# ships bell tartaric



## fitz1925 (Jun 29, 2007)

i have just aquired a large ships bell with the name tartaric on it
can anyone help me with this name as ive drawn a blank
there is no date on the bell
thankyou in advance
peter j.fitzpatrick


----------



## GALTRA (Mar 7, 2006)

Peter, There was a motor barge named TARTARIC built Alblasserdam, Holland in 1928 and owned by Salamon & Co.
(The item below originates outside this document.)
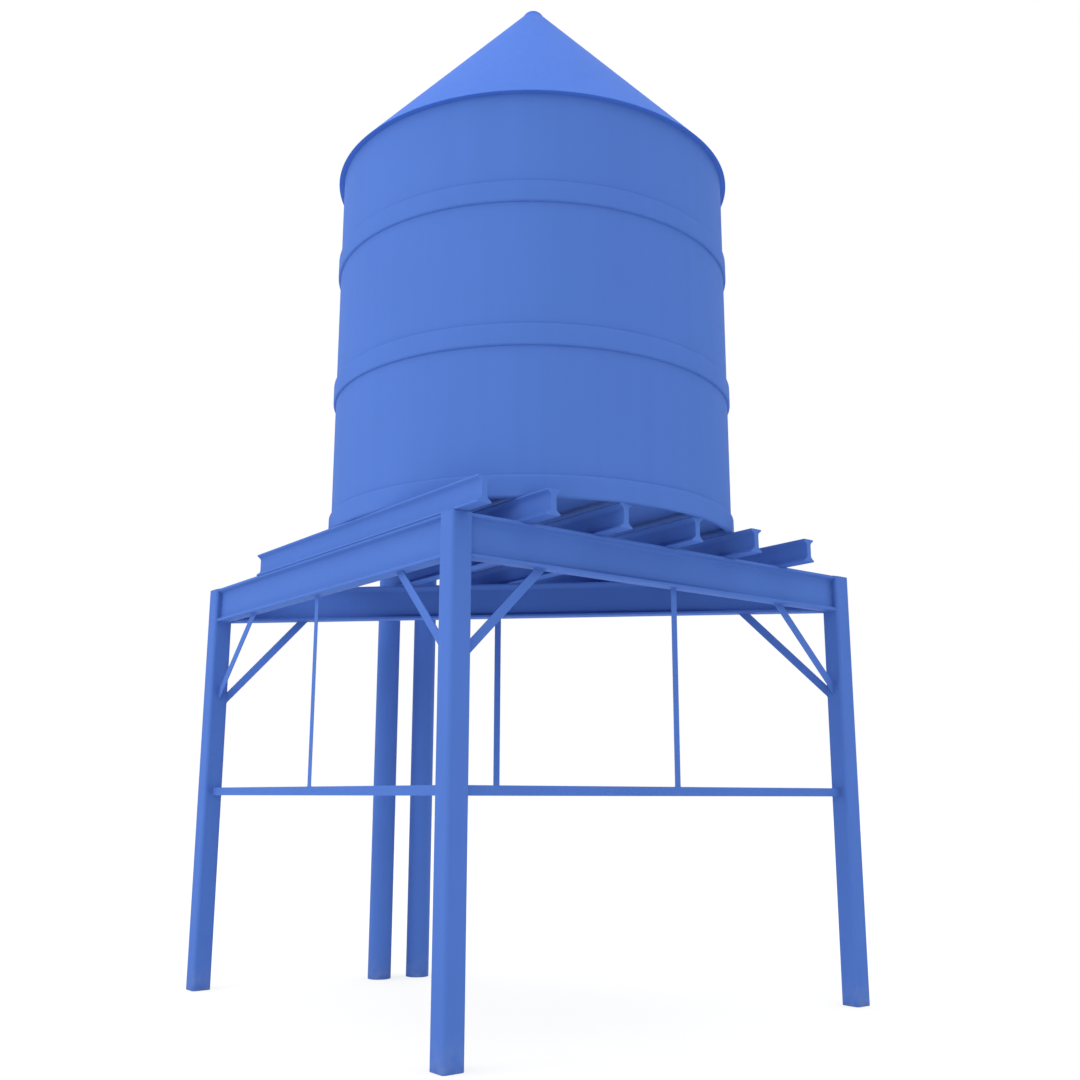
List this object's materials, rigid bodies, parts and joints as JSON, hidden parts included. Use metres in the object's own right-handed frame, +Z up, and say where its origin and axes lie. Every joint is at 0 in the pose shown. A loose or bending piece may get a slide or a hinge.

Ltd; Rainham, Essex in the 1930's and 50's . She was registered in London in 1928 and - 84'.0'' x 20'.2'' x 6',1''. 60 nt, 93 grt, and 50 BHP. Official number - 160354. Would your bell have fitted her ? Charley


----------



## GROWLER (Sep 19, 2010)

Would this be the same "TARTARIC together with the "AMON" ,"BEVERLYBROOK","WALLBROOK" and "MAYESBROOK" that used to call into SOUTHEND GASWORKS JETTY ?


----------



## fitz1925 (Jun 29, 2007)

hi charley yes that could be it 
i will measure the bell as its quite a big thing and let you know
thanks for your help
cheers
peter


----------



## fitz1925 (Jun 29, 2007)

hi growler could be i dont know, any pictures ?


----------



## GALTRA (Mar 7, 2006)

Peter if you google - barge tartaric, you will find a good photo of her, Charley


----------



## stan mayes (Jul 22, 2006)

Tartaric was very familiar to me.I saw her often on the river and at anchor through the years off Grays - her skipper for many years was named Lazell and he lived at Grays.
Stan


----------



## GROWLER (Sep 19, 2010)

This for Fitz re "TARTARIC"

Regret no photographs but can say that piece of beach between Gasworks and Corporation jetties was a regular childhood spot
and there always L & R barges,coasters etc at one jetty or the other 
If only a camera was included with the bucket and spade!


----------



## fitz1925 (Jun 29, 2007)

*Thankyou*

Many thanks to all of you that have helped me find where this lovely bell has come from
Best regards
Peter j.Fitzpatrick


----------